| WHAT TO DO |
Quote every line of the material beneath this one.

* * * * * * * * *

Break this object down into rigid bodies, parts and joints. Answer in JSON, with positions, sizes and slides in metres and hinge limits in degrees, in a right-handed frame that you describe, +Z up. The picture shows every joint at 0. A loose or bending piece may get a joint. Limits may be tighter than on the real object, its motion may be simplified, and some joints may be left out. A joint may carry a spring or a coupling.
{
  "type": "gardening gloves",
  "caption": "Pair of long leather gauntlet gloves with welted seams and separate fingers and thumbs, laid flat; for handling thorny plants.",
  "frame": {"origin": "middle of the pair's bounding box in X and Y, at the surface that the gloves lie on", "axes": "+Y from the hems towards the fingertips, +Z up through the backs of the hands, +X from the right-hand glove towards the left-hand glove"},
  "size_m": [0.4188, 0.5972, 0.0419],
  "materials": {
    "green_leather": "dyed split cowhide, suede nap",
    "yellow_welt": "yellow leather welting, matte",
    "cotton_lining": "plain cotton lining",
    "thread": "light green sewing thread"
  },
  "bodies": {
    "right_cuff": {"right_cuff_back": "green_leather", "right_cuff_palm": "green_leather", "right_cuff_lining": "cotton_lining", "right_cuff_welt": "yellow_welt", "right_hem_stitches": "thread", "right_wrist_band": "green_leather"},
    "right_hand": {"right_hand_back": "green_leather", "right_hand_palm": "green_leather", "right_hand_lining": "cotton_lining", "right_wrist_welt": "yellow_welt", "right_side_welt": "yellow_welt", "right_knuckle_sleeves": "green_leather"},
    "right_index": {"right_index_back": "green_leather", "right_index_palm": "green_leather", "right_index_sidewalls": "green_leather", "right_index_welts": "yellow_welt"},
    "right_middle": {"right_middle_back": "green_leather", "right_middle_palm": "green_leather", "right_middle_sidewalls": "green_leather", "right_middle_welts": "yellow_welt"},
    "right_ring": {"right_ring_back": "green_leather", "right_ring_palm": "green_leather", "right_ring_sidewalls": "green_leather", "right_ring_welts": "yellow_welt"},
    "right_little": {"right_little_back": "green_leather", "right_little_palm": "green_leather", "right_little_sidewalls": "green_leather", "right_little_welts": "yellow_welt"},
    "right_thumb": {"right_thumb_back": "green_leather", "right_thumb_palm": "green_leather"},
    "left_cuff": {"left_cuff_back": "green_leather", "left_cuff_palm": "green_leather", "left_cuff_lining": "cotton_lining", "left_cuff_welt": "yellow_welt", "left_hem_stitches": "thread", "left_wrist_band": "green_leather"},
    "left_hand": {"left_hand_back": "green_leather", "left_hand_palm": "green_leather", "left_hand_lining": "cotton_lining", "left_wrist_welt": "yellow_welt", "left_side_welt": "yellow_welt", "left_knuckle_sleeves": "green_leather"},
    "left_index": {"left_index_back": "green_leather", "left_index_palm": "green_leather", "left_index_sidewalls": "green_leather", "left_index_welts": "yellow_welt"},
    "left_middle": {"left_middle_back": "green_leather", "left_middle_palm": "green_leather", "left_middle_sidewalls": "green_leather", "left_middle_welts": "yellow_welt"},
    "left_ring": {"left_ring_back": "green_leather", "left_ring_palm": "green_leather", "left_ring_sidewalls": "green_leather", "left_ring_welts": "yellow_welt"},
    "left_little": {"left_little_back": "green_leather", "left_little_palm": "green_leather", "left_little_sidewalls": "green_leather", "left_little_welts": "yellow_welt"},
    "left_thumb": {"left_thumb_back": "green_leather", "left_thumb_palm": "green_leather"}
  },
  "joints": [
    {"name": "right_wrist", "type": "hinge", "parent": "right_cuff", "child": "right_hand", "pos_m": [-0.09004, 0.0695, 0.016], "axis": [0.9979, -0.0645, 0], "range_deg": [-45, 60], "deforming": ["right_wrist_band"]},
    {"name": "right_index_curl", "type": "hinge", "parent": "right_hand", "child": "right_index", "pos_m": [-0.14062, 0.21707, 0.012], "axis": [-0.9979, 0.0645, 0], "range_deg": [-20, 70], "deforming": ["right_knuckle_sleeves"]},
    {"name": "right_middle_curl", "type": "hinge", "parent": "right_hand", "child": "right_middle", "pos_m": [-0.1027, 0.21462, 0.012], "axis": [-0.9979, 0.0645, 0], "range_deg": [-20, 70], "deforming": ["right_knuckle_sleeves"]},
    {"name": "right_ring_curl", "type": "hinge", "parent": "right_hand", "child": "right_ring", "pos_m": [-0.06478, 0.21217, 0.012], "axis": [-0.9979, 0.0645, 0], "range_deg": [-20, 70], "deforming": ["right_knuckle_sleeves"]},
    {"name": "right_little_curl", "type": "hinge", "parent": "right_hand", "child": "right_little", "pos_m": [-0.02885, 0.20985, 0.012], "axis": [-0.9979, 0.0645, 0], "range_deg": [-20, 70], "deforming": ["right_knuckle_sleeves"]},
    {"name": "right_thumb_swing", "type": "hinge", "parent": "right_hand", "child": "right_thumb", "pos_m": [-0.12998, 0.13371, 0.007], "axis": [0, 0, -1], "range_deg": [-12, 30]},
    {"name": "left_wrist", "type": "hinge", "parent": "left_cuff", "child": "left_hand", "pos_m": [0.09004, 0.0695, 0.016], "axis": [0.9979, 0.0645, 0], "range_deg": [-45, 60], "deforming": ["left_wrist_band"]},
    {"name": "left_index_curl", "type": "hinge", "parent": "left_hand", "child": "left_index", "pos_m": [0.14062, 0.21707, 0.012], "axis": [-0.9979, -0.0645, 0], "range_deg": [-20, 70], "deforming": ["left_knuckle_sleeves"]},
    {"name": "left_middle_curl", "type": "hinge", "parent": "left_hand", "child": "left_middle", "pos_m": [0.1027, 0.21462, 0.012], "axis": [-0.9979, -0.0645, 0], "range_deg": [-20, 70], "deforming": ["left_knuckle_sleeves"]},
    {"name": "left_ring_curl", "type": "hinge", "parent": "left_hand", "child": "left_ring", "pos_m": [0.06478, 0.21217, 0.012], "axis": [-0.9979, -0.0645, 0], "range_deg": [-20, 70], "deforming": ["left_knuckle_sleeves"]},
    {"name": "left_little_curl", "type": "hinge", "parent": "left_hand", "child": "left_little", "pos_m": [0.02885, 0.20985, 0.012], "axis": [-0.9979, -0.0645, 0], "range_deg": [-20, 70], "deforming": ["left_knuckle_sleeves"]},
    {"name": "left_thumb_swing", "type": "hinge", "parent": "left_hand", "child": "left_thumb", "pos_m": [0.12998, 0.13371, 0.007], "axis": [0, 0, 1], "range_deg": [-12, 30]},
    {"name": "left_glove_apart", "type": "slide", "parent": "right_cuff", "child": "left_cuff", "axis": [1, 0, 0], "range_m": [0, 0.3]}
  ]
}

* * * * * * * * *

| RESPONSE TO THE EXERCISE |
Break this object down into rigid bodies, parts and joints. Answer in JSON, with positions, sizes and slides in metres and hinge limits in degrees, in a right-handed frame that you describe, +Z up. The picture shows every joint at 0. A loose or bending piece may get a joint. Limits may be tighter than on the real object, its motion may be simplified, and some joints may be left out. A joint may carry a spring or a coupling.
{
  "type": "gardening gloves",
  "caption": "Pair of long leather gauntlet gloves with welted seams and separate fingers and thumbs, laid flat; for handling thorny plants.",
  "frame": {"origin": "middle of the pair's bounding box in X and Y, at the surface that the gloves lie on", "axes": "+Y from the hems towards the fingertips, +Z up through the backs of the hands, +X from the right-hand glove towards the left-hand glove"},
  "size_m": [0.4188, 0.5972, 0.0419],
  "materials": {
    "green_leather": "dyed split cowhide, suede nap",
    "yellow_welt": "yellow leather welting, matte",
    "cotton_lining": "plain cotton lining",
    "thread": "light green sewing thread"
  },
  "bodies": {
    "right_cuff": {"right_cuff_back": "green_leather", "right_cuff_palm": "green_leather", "right_cuff_lining": "cotton_lining", "right_cuff_welt": "yellow_welt", "right_hem_stitches": "thread", "right_wrist_band": "green_leather"},
    "right_hand": {"right_hand_back": "green_leather", "right_hand_palm": "green_leather", "right_hand_lining": "cotton_lining", "right_wrist_welt": "yellow_welt", "right_side_welt": "yellow_welt", "right_knuckle_sleeves": "green_leather"},
    "right_index": {"right_index_back": "green_leather", "right_index_palm": "green_leather", "right_index_sidewalls": "green_leather", "right_index_welts": "yellow_welt"},
    "right_middle": {"right_middle_back": "green_leather", "right_middle_palm": "green_leather", "right_middle_sidewalls": "green_leather", "right_middle_welts": "yellow_welt"},
    "right_ring": {"right_ring_back": "green_leather", "right_ring_palm": "green_leather", "right_ring_sidewalls": "green_leather", "right_ring_welts": "yellow_welt"},
    "right_little": {"right_little_back": "green_leather", "right_little_palm": "green_leather", "right_little_sidewalls": "green_leather", "right_little_welts": "yellow_welt"},
    "right_thumb": {"right_thumb_back": "green_leather", "right_thumb_palm": "green_leather"},
    "left_cuff": {"left_cuff_back": "green_leather", "left_cuff_palm": "green_leather", "left_cuff_lining": "cotton_lining", "left_cuff_welt": "yellow_welt", "left_hem_stitches": "thread", "left_wrist_band": "green_leather"},
    "left_hand": {"left_hand_back": "green_leather", "left_hand_palm": "green_leather", "left_hand_lining": "cotton_lining", "left_wrist_welt": "yellow_welt", "left_side_welt": "yellow_welt", "left_knuckle_sleeves": "green_leather"},
    "left_index": {"left_index_back": "green_leather", "left_index_palm": "green_leather", "left_index_sidewalls": "green_leather", "left_index_welts": "yellow_welt"},
    "left_middle": {"left_middle_back": "green_leather", "left_middle_palm": "green_leather", "left_middle_sidewalls": "green_leather", "left_middle_welts": "yellow_welt"},
    "left_ring": {"left_ring_back": "green_leather", "left_ring_palm": "green_leather", "left_ring_sidewalls": "green_leather", "left_ring_welts": "yellow_welt"},
    "left_little": {"left_little_back": "green_leather", "left_little_palm": "green_leather", "left_little_sidewalls": "green_leather", "left_little_welts": "yellow_welt"},
    "left_thumb": {"left_thumb_back": "green_leather", "left_thumb_palm": "green_leather"}
  },
  "joints": [
    {"name": "right_wrist", "type": "hinge", "parent": "right_cuff", "child": "right_hand", "pos_m": [-0.09004, 0.0695, 0.016], "axis": [0.9979, -0.0645, 0], "range_deg": [-45, 60], "deforming": ["right_wrist_band"]},
    {"name": "right_index_curl", "type": "hinge", "parent": "right_hand", "child": "right_index", "pos_m": [-0.14062, 0.21707, 0.012], "axis": [-0.9979, 0.0645, 0], "range_deg": [-20, 70], "deforming": ["right_knuckle_sleeves"]},
    {"name": "right_middle_curl", "type": "hinge", "parent": "right_hand", "child": "right_middle", "pos_m": [-0.1027, 0.21462, 0.012], "axis": [-0.9979, 0.0645, 0], "range_deg": [-20, 70], "deforming": ["right_knuckle_sleeves"]},
    {"name": "right_ring_curl", "type": "hinge", "parent": "right_hand", "child": "right_ring", "pos_m": [-0.06478, 0.21217, 0.012], "axis": [-0.9979, 0.0645, 0], "range_deg": [-20, 70], "deforming": ["right_knuckle_sleeves"]},
    {"name": "right_little_curl", "type": "hinge", "parent": "right_hand", "child": "right_little", "pos_m": [-0.02885, 0.20985, 0.012], "axis": [-0.9979, 0.0645, 0], "range_deg": [-20, 70], "deforming": ["right_knuckle_sleeves"]},
    {"name": "right_thumb_swing", "type": "hinge", "parent": "right_hand", "child": "right_thumb", "pos_m": [-0.12998, 0.13371, 0.007], "axis": [0, 0, -1], "range_deg": [-12, 30]},
    {"name": "left_wrist", "type": "hinge", "parent": "left_cuff", "child": "left_hand", "pos_m": [0.09004, 0.0695, 0.016], "axis": [0.9979, 0.0645, 0], "range_deg": [-45, 60], "deforming": ["left_wrist_band"]},
    {"name": "left_index_curl", "type": "hinge", "parent": "left_hand", "child": "left_index", "pos_m": [0.14062, 0.21707, 0.012], "axis": [-0.9979, -0.0645, 0], "range_deg": [-20, 70], "deforming": ["left_knuckle_sleeves"]},
    {"name": "left_middle_curl", "type": "hinge", "parent": "left_hand", "child": "left_middle", "pos_m": [0.1027, 0.21462, 0.012], "axis": [-0.9979, -0.0645, 0], "range_deg": [-20, 70], "deforming": ["left_knuckle_sleeves"]},
    {"name": "left_ring_curl", "type": "hinge", "parent": "left_hand", "child": "left_ring", "pos_m": [0.06478, 0.21217, 0.012], "axis": [-0.9979, -0.0645, 0], "range_deg": [-20, 70], "deforming": ["left_knuckle_sleeves"]},
    {"name": "left_little_curl", "type": "hinge", "parent": "left_hand", "child": "left_little", "pos_m": [0.02885, 0.20985, 0.012], "axis": [-0.9979, -0.0645, 0], "range_deg": [-20, 70], "deforming": ["left_knuckle_sleeves"]},
    {"name": "left_thumb_swing", "type": "hinge", "parent": "left_hand", "child": "left_thumb", "pos_m": [0.12998, 0.13371, 0.007], "axis": [0, 0, 1], "range_deg": [-12, 30]},
    {"name": "left_glove_apart", "type": "slide", "parent": "right_cuff", "child": "left_cuff", "axis": [1, 0, 0], "range_m": [0, 0.3]}
  ]
}